» **INSTRUCTIONS FOR THE TASK**:
Starting from the line that contains "on the origin", copy every line exactly until the line that contains "zip(*points))), Vector(map(max, zip(*points)))", which is also included.

[Begin]

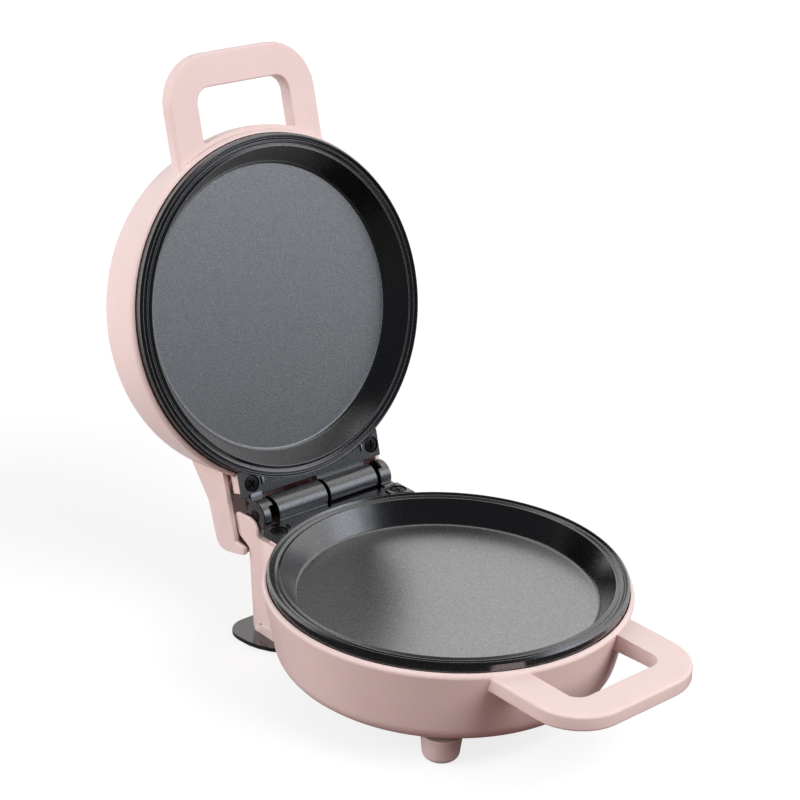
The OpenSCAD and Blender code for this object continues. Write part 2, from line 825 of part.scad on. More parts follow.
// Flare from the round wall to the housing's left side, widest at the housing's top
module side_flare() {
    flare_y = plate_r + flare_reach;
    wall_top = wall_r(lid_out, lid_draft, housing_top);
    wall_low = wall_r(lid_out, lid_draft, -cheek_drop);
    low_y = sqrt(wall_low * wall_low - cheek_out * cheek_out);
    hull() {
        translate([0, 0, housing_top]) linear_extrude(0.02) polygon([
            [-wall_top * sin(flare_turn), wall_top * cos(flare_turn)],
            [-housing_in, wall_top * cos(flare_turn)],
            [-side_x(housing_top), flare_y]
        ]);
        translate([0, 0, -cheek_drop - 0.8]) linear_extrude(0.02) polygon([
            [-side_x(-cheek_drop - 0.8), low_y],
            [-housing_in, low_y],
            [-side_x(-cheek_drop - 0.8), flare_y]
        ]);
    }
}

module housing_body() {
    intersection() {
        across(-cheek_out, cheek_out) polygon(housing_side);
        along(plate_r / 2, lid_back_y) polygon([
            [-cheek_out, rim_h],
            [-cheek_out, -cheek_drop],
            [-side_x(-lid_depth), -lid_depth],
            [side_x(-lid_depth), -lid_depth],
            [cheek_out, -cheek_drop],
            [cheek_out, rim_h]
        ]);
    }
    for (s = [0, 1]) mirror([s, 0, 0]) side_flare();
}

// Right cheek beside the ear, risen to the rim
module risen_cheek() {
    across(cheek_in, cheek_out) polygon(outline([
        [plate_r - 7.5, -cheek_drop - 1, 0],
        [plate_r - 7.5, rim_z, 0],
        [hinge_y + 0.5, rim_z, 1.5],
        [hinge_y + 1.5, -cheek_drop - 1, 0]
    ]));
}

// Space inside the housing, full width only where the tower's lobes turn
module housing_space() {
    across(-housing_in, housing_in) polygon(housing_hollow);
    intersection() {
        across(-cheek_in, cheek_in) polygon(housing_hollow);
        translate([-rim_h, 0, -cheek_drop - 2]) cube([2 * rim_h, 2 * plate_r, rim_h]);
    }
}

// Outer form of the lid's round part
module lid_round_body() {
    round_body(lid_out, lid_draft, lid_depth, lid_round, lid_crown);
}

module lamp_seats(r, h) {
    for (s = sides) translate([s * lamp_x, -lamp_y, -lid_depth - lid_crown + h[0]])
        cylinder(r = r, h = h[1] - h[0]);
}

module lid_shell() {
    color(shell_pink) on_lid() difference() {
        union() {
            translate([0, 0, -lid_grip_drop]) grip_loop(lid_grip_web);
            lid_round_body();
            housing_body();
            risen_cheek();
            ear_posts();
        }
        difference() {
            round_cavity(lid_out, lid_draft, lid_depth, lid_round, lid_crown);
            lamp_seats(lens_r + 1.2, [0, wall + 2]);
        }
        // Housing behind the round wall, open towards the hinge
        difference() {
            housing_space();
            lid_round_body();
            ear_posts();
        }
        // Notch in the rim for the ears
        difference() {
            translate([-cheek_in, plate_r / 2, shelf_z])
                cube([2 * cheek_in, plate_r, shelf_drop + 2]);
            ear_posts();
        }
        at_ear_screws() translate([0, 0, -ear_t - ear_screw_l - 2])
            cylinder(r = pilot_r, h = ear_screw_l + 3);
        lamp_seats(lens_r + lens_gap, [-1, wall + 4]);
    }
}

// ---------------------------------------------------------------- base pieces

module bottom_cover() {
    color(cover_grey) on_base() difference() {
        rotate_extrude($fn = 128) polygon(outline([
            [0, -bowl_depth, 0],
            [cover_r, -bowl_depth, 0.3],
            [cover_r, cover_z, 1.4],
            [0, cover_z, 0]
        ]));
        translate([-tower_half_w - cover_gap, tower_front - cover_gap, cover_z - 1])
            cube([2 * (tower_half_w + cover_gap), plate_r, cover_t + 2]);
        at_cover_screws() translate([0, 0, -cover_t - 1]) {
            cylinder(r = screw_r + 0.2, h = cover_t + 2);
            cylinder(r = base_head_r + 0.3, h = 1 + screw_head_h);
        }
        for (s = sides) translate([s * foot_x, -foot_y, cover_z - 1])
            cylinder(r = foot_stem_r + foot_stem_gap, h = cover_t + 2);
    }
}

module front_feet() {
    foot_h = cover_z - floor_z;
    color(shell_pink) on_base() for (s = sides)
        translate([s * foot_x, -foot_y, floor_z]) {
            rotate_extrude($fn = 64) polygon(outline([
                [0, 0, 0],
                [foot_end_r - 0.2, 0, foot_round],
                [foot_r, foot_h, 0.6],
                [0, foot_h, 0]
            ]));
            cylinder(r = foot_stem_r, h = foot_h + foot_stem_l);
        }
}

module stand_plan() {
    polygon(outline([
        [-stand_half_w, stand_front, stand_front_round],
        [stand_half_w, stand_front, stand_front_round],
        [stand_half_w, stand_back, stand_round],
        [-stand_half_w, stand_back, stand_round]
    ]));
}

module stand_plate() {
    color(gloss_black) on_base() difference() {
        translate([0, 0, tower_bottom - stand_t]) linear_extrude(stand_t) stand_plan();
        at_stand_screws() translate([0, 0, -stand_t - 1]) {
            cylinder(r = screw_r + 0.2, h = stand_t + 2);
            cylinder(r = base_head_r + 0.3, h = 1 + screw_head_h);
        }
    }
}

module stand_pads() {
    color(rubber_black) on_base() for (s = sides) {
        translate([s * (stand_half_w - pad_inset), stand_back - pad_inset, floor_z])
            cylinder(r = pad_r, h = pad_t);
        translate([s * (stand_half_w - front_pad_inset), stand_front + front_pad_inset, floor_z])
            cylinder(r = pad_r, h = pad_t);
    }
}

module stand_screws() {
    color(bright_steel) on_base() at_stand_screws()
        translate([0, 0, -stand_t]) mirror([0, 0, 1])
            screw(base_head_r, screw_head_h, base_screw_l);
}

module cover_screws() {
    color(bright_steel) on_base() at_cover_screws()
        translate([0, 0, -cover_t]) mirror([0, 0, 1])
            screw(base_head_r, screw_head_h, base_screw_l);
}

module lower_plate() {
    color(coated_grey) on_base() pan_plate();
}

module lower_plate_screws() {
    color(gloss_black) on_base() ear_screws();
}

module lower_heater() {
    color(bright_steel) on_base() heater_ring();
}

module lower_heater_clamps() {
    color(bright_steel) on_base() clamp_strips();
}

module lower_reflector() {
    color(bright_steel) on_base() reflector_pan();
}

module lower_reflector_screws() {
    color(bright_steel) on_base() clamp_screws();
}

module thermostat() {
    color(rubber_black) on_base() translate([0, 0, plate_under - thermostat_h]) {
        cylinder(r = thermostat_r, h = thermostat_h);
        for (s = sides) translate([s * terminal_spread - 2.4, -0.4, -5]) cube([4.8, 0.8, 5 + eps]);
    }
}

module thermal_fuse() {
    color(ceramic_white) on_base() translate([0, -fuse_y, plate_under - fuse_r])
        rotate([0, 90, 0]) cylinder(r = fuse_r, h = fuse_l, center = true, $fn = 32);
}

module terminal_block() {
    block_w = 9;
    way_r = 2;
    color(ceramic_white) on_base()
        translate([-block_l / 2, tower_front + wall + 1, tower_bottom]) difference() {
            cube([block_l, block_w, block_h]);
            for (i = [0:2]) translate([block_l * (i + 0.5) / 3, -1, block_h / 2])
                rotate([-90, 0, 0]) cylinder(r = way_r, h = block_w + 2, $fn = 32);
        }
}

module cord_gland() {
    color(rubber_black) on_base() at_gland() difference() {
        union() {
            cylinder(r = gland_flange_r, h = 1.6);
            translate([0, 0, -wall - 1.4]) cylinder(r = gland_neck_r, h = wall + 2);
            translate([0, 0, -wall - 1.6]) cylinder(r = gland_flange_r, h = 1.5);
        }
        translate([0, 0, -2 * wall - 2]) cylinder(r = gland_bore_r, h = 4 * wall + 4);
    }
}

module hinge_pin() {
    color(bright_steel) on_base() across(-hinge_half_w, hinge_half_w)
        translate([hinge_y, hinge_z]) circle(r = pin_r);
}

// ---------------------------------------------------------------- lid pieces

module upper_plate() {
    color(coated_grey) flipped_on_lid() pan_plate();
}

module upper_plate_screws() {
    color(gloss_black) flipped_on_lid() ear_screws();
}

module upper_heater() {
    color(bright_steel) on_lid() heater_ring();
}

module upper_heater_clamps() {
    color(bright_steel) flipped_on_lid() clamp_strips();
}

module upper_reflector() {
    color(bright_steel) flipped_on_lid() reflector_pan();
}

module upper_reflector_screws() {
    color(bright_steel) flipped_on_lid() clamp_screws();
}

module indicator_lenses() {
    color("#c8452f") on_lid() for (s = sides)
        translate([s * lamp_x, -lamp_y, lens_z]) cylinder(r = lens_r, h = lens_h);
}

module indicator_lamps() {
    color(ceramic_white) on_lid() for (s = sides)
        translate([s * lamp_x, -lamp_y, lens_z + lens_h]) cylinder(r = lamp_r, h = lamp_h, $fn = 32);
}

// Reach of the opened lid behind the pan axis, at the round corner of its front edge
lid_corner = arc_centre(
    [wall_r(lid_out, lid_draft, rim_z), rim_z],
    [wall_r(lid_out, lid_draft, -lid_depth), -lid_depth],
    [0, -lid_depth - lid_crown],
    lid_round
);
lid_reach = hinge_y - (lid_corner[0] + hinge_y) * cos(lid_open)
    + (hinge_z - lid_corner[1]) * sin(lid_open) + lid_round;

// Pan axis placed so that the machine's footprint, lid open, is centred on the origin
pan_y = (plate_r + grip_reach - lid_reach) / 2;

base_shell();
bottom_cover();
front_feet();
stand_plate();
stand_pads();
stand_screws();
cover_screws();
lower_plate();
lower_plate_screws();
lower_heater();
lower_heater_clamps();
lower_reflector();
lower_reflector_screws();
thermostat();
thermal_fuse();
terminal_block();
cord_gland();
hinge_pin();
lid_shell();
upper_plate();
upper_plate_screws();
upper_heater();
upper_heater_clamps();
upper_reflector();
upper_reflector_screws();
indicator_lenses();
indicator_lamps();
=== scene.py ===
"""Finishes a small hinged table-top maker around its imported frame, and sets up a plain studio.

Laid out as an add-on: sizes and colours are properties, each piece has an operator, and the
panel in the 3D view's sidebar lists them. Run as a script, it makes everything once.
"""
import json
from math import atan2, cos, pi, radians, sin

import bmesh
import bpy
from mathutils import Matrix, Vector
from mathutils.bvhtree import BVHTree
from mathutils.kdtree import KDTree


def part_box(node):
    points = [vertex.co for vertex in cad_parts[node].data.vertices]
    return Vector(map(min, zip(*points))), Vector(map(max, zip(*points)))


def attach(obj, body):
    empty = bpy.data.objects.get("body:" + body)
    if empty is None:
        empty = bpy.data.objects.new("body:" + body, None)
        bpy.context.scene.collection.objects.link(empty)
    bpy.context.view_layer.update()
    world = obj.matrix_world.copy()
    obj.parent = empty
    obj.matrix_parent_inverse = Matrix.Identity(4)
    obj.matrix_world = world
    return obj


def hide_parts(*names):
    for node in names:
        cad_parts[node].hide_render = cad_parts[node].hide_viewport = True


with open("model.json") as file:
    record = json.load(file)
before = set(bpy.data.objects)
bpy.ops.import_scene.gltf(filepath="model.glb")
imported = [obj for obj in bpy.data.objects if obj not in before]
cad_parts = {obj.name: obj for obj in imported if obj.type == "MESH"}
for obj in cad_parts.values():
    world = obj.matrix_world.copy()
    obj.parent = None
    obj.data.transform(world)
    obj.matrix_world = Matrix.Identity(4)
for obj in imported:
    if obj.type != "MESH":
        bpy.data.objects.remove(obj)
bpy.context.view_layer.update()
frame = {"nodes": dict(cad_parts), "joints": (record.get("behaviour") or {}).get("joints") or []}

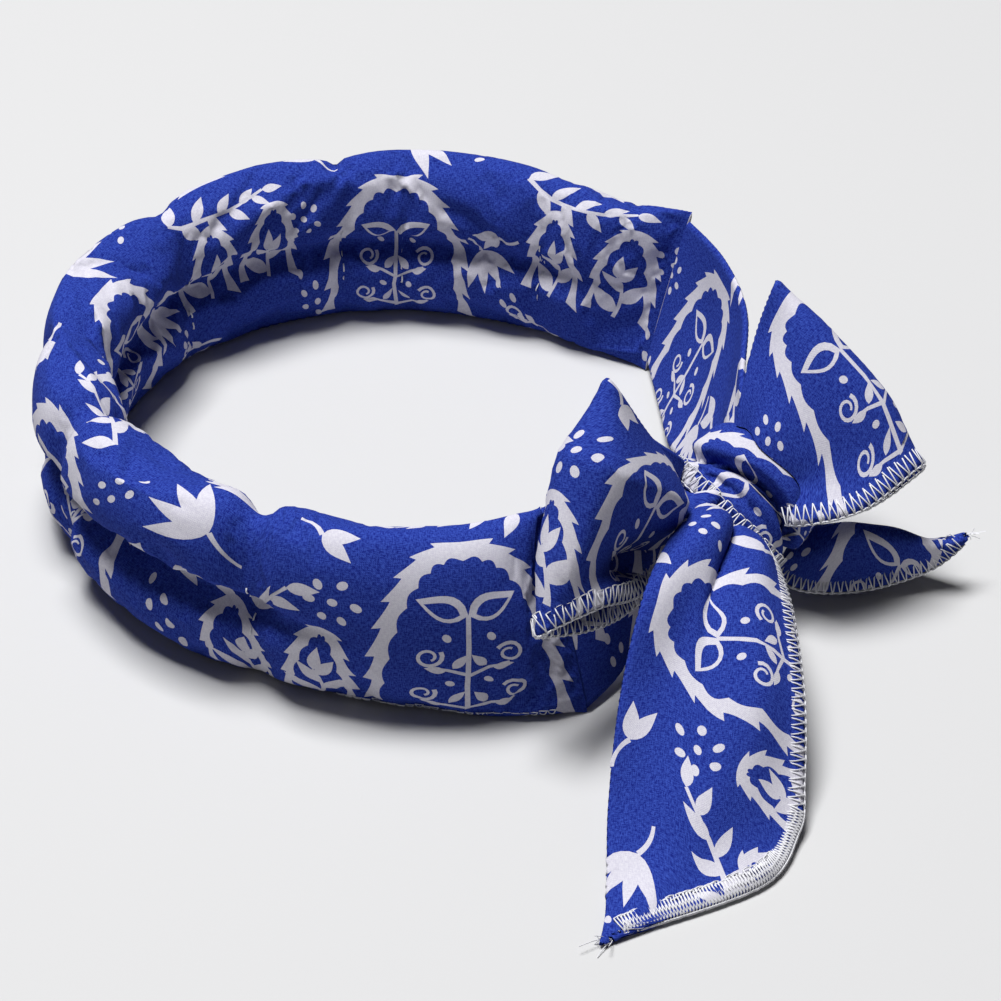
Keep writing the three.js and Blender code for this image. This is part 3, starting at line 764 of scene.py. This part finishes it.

[End]

» **SOLUTION FOR THIS TASK**:
// Pan axis placed so that the machine's footprint, lid open, is centred on the origin
pan_y = (plate_r + grip_reach - lid_reach) / 2;

base_shell();
bottom_cover();
front_feet();
stand_plate();
stand_pads();
stand_screws();
cover_screws();
lower_plate();
lower_plate_screws();
lower_heater();
lower_heater_clamps();
lower_reflector();
lower_reflector_screws();
thermostat();
thermal_fuse();
terminal_block();
cord_gland();
hinge_pin();
lid_shell();
upper_plate();
upper_plate_screws();
upper_heater();
upper_heater_clamps();
upper_reflector();
upper_reflector_screws();
indicator_lenses();
indicator_lamps();
=== scene.py ===
"""Finishes a small hinged table-top maker around its imported frame, and sets up a plain studio.

Laid out as an add-on: sizes and colours are properties, each piece has an operator, and the
panel in the 3D view's sidebar lists them. Run as a script, it makes everything once.
"""
import json
from math import atan2, cos, pi, radians, sin

import bmesh
import bpy
from mathutils import Matrix, Vector
from mathutils.bvhtree import BVHTree
from mathutils.kdtree import KDTree


def part_box(node):
    points = [vertex.co for vertex in cad_parts[node].data.vertices]
    return Vector(map(min, zip(*points))), Vector(map(max, zip(*points)))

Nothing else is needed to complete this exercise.